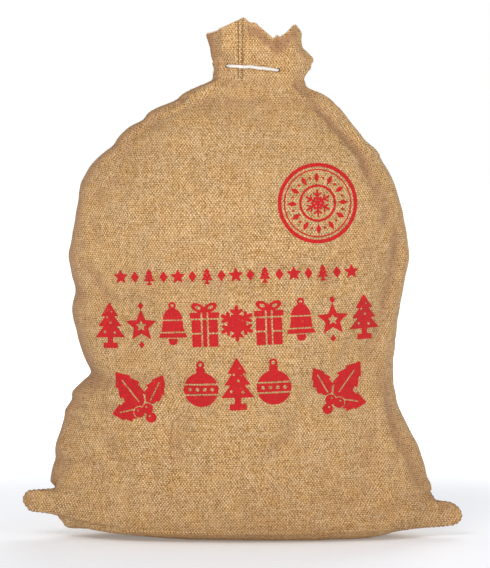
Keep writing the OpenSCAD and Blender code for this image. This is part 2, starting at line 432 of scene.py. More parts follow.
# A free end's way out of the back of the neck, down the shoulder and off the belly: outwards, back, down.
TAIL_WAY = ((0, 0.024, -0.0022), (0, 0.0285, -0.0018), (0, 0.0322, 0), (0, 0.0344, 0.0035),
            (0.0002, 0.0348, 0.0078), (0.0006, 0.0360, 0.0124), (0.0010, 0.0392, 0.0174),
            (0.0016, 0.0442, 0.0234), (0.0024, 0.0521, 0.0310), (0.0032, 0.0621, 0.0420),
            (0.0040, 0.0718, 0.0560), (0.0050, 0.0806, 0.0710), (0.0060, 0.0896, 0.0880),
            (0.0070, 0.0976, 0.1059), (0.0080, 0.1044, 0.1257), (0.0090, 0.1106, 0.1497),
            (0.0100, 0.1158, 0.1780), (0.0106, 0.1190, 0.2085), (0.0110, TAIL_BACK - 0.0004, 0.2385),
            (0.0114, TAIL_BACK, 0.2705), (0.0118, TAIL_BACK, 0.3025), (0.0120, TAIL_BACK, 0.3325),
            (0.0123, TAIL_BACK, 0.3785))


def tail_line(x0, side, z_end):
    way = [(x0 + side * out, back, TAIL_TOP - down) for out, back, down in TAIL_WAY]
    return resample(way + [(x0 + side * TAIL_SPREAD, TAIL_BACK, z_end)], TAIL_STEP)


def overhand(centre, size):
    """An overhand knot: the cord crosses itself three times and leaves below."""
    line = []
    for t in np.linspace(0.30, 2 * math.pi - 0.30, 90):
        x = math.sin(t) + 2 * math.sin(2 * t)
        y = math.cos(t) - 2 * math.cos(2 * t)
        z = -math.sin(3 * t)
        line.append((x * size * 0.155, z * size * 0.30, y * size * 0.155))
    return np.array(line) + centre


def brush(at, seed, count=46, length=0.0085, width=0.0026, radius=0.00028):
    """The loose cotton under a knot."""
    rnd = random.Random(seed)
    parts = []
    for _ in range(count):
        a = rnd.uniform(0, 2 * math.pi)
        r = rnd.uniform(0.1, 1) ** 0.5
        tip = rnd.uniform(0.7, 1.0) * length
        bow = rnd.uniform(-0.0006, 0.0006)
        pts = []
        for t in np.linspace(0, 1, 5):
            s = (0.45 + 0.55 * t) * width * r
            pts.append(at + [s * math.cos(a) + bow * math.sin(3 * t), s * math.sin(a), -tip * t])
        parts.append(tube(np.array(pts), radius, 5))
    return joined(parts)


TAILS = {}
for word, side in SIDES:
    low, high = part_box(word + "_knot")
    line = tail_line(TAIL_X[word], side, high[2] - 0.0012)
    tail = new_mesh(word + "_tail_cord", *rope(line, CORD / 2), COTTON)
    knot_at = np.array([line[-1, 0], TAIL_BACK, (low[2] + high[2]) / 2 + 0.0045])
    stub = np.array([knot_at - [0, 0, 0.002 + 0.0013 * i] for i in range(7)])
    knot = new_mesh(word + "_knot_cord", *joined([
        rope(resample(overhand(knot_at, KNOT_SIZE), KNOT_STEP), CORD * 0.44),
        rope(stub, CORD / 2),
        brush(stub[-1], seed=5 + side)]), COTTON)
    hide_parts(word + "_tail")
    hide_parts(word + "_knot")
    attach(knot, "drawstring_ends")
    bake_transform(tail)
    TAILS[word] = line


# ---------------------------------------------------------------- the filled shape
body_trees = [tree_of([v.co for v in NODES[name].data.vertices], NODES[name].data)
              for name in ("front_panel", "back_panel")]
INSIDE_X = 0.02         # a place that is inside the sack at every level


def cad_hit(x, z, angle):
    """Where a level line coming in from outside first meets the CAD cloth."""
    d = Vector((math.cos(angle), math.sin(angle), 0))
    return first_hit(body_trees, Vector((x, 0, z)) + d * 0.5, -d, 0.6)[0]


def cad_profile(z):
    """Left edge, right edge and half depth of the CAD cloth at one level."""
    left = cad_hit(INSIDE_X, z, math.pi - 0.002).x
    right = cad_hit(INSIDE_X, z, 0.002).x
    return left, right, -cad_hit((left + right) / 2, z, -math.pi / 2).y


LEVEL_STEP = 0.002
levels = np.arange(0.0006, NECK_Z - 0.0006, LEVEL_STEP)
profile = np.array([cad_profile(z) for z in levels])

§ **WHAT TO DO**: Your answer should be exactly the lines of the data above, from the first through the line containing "return np.array(line) + centre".

§ **TASK SOLUTION**:
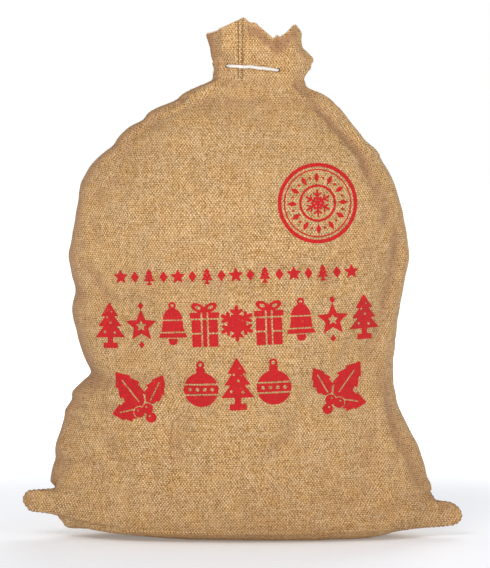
Keep writing the OpenSCAD and Blender code for this image. This is part 2, starting at line 432 of scene.py. More parts follow.
# A free end's way out of the back of the neck, down the shoulder and off the belly: outwards, back, down.
TAIL_WAY = ((0, 0.024, -0.0022), (0, 0.0285, -0.0018), (0, 0.0322, 0), (0, 0.0344, 0.0035),
            (0.0002, 0.0348, 0.0078), (0.0006, 0.0360, 0.0124), (0.0010, 0.0392, 0.0174),
            (0.0016, 0.0442, 0.0234), (0.0024, 0.0521, 0.0310), (0.0032, 0.0621, 0.0420),
            (0.0040, 0.0718, 0.0560), (0.0050, 0.0806, 0.0710), (0.0060, 0.0896, 0.0880),
            (0.0070, 0.0976, 0.1059), (0.0080, 0.1044, 0.1257), (0.0090, 0.1106, 0.1497),
            (0.0100, 0.1158, 0.1780), (0.0106, 0.1190, 0.2085), (0.0110, TAIL_BACK - 0.0004, 0.2385),
            (0.0114, TAIL_BACK, 0.2705), (0.0118, TAIL_BACK, 0.3025), (0.0120, TAIL_BACK, 0.3325),
            (0.0123, TAIL_BACK, 0.3785))


def tail_line(x0, side, z_end):
    way = [(x0 + side * out, back, TAIL_TOP - down) for out, back, down in TAIL_WAY]
    return resample(way + [(x0 + side * TAIL_SPREAD, TAIL_BACK, z_end)], TAIL_STEP)


def overhand(centre, size):
    """An overhand knot: the cord crosses itself three times and leaves below."""
    line = []
    for t in np.linspace(0.30, 2 * math.pi - 0.30, 90):
        x = math.sin(t) + 2 * math.sin(2 * t)
        y = math.cos(t) - 2 * math.cos(2 * t)
        z = -math.sin(3 * t)
        line.append((x * size * 0.155, z * size * 0.30, y * size * 0.155))
    return np.array(line) + centre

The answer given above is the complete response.